-- START OF EXCERPTED RECORDS --
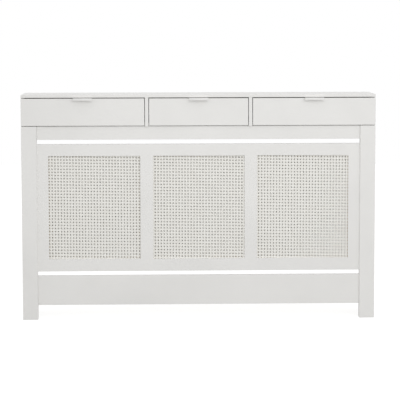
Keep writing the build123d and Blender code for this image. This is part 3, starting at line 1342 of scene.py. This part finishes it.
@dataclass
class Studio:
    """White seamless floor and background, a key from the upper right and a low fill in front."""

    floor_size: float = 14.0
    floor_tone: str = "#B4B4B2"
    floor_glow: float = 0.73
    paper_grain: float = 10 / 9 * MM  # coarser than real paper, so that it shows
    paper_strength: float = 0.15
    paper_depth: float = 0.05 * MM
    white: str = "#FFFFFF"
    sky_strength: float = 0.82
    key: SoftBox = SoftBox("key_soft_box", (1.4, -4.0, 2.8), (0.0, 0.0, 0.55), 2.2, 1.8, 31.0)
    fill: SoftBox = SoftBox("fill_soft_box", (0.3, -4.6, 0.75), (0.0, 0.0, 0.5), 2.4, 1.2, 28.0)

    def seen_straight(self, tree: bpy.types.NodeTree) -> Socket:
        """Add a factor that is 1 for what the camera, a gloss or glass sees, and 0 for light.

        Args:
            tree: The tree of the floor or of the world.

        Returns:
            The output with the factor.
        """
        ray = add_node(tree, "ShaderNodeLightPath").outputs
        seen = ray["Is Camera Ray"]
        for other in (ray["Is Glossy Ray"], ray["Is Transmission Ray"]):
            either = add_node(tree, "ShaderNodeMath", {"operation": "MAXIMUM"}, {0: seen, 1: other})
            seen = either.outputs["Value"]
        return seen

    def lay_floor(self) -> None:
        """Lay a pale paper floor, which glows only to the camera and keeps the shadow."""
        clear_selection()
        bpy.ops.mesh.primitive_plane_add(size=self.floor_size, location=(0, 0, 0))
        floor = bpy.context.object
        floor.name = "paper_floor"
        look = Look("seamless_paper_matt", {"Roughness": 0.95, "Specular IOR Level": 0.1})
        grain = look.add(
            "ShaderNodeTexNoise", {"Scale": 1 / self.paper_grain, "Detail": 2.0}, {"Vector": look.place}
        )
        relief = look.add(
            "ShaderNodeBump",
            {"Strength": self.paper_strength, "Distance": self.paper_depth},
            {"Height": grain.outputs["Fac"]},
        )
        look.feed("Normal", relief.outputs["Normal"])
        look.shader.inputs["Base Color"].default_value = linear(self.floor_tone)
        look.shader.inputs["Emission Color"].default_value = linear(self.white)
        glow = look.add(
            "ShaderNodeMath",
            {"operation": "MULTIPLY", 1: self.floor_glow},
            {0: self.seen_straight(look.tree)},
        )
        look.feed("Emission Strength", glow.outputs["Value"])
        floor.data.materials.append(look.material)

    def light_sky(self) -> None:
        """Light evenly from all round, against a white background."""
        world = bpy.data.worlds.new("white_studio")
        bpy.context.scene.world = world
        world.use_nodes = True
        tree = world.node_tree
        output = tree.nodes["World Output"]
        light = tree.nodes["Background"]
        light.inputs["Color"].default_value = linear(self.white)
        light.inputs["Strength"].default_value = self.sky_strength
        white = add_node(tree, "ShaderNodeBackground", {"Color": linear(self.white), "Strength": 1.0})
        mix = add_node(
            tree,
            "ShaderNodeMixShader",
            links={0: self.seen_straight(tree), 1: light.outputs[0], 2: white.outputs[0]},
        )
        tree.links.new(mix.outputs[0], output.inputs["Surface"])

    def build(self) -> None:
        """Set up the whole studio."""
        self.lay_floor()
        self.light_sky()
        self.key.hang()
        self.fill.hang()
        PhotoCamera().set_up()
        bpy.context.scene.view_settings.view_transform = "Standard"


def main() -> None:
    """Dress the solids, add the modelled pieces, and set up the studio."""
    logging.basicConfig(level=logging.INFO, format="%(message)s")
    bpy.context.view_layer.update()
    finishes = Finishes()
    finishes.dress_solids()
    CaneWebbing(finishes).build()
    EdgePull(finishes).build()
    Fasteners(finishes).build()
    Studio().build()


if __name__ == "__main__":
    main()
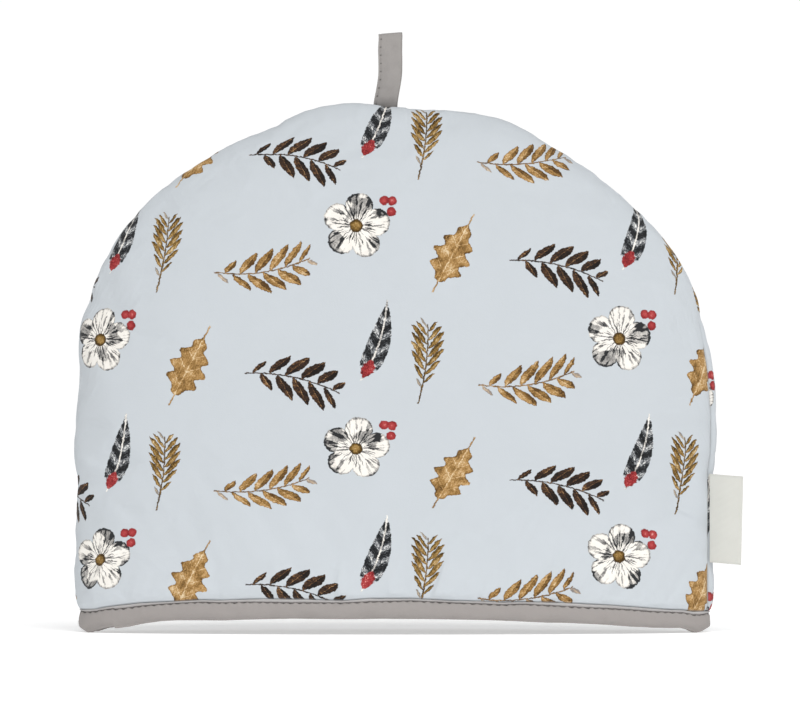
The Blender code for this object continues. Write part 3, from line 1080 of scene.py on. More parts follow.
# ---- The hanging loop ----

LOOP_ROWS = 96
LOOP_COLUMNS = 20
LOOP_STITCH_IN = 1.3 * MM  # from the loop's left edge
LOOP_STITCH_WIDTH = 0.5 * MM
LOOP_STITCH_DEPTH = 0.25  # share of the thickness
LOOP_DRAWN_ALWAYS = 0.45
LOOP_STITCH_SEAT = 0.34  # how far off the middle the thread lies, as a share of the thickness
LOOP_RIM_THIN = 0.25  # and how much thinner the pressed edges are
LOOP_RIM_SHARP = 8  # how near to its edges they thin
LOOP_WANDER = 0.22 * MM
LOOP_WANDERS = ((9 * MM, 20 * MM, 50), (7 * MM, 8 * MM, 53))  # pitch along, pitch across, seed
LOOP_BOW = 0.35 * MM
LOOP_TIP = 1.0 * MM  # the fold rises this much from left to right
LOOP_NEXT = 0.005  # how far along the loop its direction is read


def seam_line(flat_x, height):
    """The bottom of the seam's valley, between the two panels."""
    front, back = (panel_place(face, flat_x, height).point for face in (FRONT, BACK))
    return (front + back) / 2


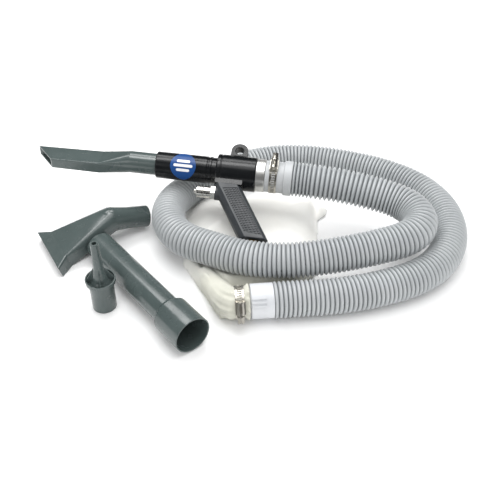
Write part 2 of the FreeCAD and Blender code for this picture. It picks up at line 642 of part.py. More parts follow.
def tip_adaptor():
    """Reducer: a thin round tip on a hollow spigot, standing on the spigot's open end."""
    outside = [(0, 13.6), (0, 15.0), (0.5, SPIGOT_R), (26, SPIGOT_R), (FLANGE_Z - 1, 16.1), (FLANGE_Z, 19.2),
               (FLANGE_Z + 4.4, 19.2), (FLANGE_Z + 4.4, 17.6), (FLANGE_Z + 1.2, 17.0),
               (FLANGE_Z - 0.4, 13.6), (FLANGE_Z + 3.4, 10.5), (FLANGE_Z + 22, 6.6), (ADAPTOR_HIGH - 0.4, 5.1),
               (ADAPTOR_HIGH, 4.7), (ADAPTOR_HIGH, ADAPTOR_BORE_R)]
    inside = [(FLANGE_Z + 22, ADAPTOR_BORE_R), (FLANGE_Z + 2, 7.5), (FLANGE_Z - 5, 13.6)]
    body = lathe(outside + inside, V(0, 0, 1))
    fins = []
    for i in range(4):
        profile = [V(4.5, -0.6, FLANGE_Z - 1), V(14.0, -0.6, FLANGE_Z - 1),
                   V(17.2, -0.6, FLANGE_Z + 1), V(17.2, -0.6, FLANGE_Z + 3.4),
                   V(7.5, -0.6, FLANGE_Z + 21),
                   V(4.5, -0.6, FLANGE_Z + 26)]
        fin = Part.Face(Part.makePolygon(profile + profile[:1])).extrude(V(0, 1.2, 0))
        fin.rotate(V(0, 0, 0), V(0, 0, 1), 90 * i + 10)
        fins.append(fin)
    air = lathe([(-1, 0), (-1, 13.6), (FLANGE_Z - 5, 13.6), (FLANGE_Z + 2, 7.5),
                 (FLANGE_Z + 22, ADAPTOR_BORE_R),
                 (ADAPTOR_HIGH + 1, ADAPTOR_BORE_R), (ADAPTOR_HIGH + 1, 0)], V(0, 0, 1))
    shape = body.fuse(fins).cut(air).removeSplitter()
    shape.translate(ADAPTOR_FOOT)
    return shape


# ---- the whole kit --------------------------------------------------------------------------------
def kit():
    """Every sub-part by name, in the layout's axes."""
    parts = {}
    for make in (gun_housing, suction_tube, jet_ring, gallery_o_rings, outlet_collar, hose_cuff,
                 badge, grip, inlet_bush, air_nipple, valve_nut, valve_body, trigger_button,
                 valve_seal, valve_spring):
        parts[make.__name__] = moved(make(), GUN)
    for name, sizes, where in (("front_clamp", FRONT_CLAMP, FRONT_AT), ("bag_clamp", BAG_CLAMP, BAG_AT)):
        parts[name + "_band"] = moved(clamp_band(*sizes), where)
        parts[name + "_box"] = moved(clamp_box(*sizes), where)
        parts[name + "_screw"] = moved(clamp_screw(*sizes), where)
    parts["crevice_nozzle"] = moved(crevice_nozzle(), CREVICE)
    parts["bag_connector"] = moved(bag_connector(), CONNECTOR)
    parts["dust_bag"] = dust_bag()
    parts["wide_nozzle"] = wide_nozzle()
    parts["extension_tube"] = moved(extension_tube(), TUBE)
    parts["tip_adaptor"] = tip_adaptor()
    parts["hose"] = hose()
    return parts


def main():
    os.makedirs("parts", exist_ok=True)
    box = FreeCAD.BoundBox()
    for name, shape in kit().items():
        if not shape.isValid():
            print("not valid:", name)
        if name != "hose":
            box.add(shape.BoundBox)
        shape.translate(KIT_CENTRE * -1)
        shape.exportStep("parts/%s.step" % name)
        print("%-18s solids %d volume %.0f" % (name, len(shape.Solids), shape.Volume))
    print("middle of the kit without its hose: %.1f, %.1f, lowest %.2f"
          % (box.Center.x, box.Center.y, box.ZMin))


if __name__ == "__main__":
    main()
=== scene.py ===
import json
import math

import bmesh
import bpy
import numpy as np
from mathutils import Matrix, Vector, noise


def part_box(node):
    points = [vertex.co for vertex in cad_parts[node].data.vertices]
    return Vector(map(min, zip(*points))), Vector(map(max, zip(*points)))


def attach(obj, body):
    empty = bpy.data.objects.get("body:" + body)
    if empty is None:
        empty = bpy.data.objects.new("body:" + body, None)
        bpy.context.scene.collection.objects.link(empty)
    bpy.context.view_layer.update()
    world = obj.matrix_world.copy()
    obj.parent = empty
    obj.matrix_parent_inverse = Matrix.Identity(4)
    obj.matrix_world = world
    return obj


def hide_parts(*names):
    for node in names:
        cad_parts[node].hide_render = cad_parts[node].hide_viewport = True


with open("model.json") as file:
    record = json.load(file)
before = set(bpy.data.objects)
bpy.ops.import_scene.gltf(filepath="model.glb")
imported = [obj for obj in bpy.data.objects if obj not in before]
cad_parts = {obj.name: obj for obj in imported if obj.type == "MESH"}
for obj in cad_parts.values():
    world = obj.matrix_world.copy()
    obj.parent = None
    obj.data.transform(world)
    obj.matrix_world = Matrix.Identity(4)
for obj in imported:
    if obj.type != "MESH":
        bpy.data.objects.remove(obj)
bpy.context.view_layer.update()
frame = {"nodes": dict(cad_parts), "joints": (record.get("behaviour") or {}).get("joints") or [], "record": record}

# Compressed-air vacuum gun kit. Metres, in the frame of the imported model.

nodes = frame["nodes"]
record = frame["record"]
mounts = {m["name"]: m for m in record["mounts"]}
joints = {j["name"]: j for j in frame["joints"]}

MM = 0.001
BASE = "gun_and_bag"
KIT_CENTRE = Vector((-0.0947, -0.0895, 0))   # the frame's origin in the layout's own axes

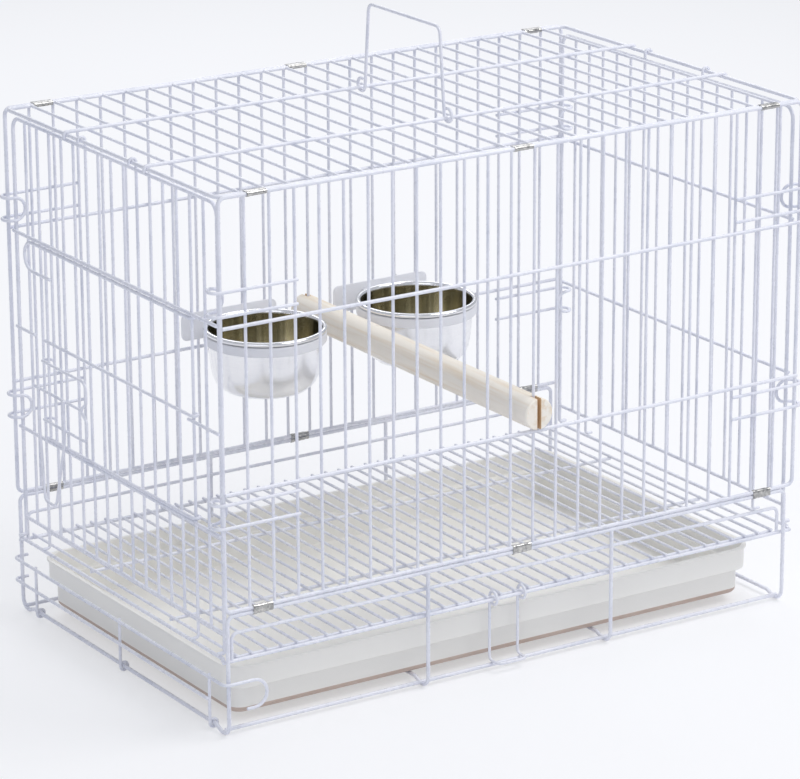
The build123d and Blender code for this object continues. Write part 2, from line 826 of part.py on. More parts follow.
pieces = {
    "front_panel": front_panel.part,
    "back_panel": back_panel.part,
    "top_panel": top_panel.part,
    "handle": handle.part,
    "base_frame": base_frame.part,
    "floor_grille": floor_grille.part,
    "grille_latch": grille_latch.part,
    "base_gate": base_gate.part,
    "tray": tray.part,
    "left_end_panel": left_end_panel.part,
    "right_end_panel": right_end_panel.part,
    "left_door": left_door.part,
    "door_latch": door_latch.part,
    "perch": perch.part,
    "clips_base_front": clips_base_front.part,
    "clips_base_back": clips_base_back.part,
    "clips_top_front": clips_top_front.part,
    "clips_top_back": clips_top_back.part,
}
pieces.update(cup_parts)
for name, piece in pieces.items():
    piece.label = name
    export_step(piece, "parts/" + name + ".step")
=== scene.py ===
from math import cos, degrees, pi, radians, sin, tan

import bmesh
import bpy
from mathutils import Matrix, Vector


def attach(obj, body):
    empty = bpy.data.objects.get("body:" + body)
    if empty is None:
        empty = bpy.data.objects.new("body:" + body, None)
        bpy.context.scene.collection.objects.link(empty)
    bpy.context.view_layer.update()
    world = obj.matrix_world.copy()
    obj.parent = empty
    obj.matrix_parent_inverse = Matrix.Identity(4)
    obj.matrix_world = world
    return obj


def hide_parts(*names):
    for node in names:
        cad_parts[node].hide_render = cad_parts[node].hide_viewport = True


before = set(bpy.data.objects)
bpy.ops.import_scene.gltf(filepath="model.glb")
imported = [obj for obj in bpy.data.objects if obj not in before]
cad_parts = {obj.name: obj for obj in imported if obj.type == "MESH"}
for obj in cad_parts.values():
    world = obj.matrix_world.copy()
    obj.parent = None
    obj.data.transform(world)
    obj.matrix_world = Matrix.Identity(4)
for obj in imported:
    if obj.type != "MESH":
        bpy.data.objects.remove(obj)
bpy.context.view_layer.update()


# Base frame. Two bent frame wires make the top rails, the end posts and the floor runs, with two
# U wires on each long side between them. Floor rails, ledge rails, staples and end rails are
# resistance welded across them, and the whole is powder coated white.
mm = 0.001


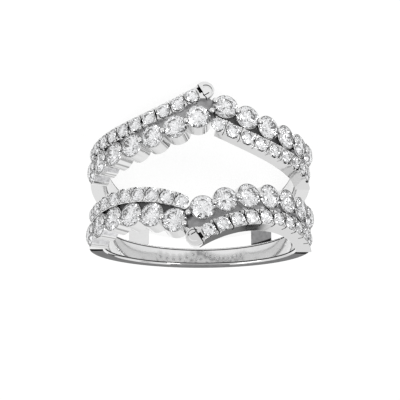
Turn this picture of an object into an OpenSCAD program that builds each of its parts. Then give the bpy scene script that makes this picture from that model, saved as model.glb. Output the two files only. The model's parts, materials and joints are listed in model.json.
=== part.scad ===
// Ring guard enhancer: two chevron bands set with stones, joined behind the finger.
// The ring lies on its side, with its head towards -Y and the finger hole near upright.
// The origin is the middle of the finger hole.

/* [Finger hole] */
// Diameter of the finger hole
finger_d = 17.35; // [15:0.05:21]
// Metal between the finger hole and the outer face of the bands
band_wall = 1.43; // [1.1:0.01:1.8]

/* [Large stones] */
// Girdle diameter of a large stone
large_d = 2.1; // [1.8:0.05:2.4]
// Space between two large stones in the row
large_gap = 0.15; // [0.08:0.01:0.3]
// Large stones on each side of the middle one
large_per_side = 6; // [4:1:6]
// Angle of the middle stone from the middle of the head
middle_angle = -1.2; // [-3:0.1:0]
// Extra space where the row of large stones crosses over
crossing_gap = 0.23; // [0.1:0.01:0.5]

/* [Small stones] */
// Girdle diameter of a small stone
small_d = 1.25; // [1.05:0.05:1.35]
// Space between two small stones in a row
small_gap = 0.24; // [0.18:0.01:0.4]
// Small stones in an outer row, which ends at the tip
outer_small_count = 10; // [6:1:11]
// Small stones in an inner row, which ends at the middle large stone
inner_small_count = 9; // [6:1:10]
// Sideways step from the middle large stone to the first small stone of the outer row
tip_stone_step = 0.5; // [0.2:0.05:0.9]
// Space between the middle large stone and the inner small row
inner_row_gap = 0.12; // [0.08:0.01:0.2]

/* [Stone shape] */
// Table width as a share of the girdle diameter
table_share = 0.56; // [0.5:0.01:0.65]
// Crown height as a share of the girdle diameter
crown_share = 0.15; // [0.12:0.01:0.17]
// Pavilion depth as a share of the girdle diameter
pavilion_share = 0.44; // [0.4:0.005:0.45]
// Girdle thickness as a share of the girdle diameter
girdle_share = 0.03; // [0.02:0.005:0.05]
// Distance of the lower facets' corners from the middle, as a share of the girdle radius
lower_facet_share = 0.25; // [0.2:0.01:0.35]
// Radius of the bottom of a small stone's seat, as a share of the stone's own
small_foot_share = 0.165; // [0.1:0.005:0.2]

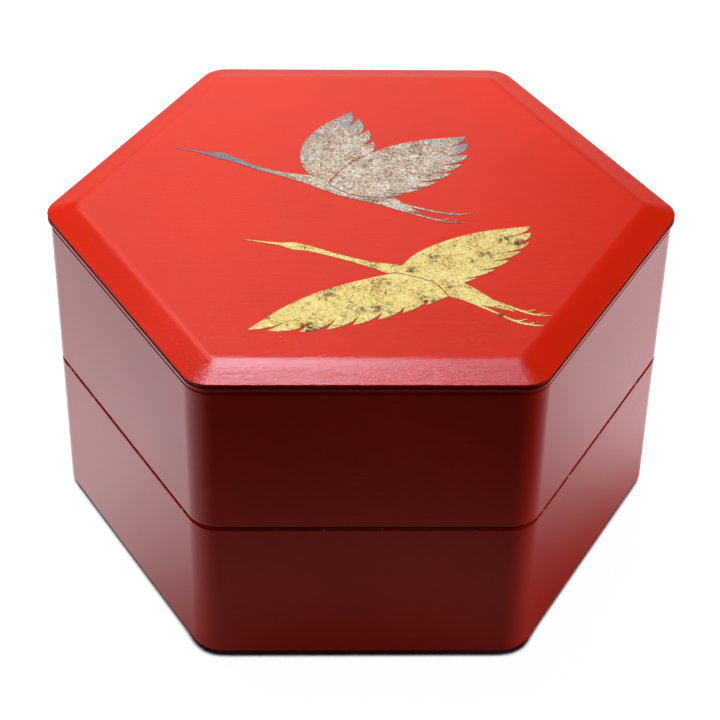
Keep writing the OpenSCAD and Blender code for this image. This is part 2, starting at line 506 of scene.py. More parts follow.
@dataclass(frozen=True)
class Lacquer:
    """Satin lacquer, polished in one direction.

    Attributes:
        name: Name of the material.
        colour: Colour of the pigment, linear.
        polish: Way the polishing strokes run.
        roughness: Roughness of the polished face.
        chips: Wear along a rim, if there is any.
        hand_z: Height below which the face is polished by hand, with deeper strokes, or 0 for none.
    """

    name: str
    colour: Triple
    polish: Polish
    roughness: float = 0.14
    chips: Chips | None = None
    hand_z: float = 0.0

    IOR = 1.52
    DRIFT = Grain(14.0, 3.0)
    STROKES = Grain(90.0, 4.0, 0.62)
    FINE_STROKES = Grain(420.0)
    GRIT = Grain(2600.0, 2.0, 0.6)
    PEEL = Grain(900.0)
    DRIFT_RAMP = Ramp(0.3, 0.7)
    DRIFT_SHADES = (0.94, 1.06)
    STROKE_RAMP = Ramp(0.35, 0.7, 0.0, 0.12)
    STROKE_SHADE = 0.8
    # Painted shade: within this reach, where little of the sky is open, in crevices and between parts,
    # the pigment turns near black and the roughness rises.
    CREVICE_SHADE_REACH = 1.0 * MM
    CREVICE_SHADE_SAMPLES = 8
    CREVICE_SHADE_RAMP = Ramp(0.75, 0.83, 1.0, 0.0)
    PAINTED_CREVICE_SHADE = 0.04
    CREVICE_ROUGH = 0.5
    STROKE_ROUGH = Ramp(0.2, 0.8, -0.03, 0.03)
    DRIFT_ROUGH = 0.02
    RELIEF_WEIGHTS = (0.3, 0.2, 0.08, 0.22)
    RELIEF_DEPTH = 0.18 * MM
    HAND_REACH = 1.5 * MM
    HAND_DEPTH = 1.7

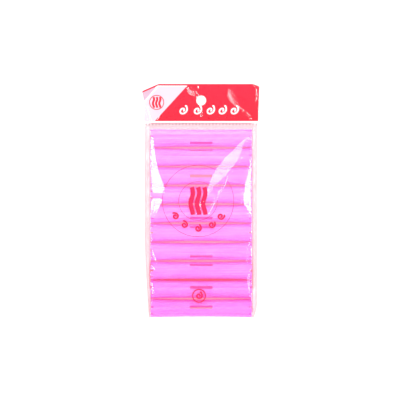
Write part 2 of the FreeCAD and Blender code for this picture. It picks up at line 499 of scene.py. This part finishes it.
-- END OF EXCERPTED RECORDS --
WHAT YOU SHOULD DO: Copy out precisely the lines from the line with "box = FreeCAD.BoundBox()" to the line with "# Compressed-air vacuum" in the material above, including those two lines and omitting all the rest.

WRITTEN ANSWER:
    box = FreeCAD.BoundBox()
    for name, shape in kit().items():
        if not shape.isValid():
            print("not valid:", name)
        if name != "hose":
            box.add(shape.BoundBox)
        shape.translate(KIT_CENTRE * -1)
        shape.exportStep("parts/%s.step" % name)
        print("%-18s solids %d volume %.0f" % (name, len(shape.Solids), shape.Volume))
    print("middle of the kit without its hose: %.1f, %.1f, lowest %.2f"
          % (box.Center.x, box.Center.y, box.ZMin))


if __name__ == "__main__":
    main()
=== scene.py ===
import json
import math

import bmesh
import bpy
import numpy as np
from mathutils import Matrix, Vector, noise


def part_box(node):
    points = [vertex.co for vertex in cad_parts[node].data.vertices]
    return Vector(map(min, zip(*points))), Vector(map(max, zip(*points)))


def attach(obj, body):
    empty = bpy.data.objects.get("body:" + body)
    if empty is None:
        empty = bpy.data.objects.new("body:" + body, None)
        bpy.context.scene.collection.objects.link(empty)
    bpy.context.view_layer.update()
    world = obj.matrix_world.copy()
    obj.parent = empty
    obj.matrix_parent_inverse = Matrix.Identity(4)
    obj.matrix_world = world
    return obj


def hide_parts(*names):
    for node in names:
        cad_parts[node].hide_render = cad_parts[node].hide_viewport = True


with open("model.json") as file:
    record = json.load(file)
before = set(bpy.data.objects)
bpy.ops.import_scene.gltf(filepath="model.glb")
imported = [obj for obj in bpy.data.objects if obj not in before]
cad_parts = {obj.name: obj for obj in imported if obj.type == "MESH"}
for obj in cad_parts.values():
    world = obj.matrix_world.copy()
    obj.parent = None
    obj.data.transform(world)
    obj.matrix_world = Matrix.Identity(4)
for obj in imported:
    if obj.type != "MESH":
        bpy.data.objects.remove(obj)
bpy.context.view_layer.update()
frame = {"nodes": dict(cad_parts), "joints": (record.get("behaviour") or {}).get("joints") or [], "record": record}

# Compressed-air vacuum gun kit. Metres, in the frame of the imported model.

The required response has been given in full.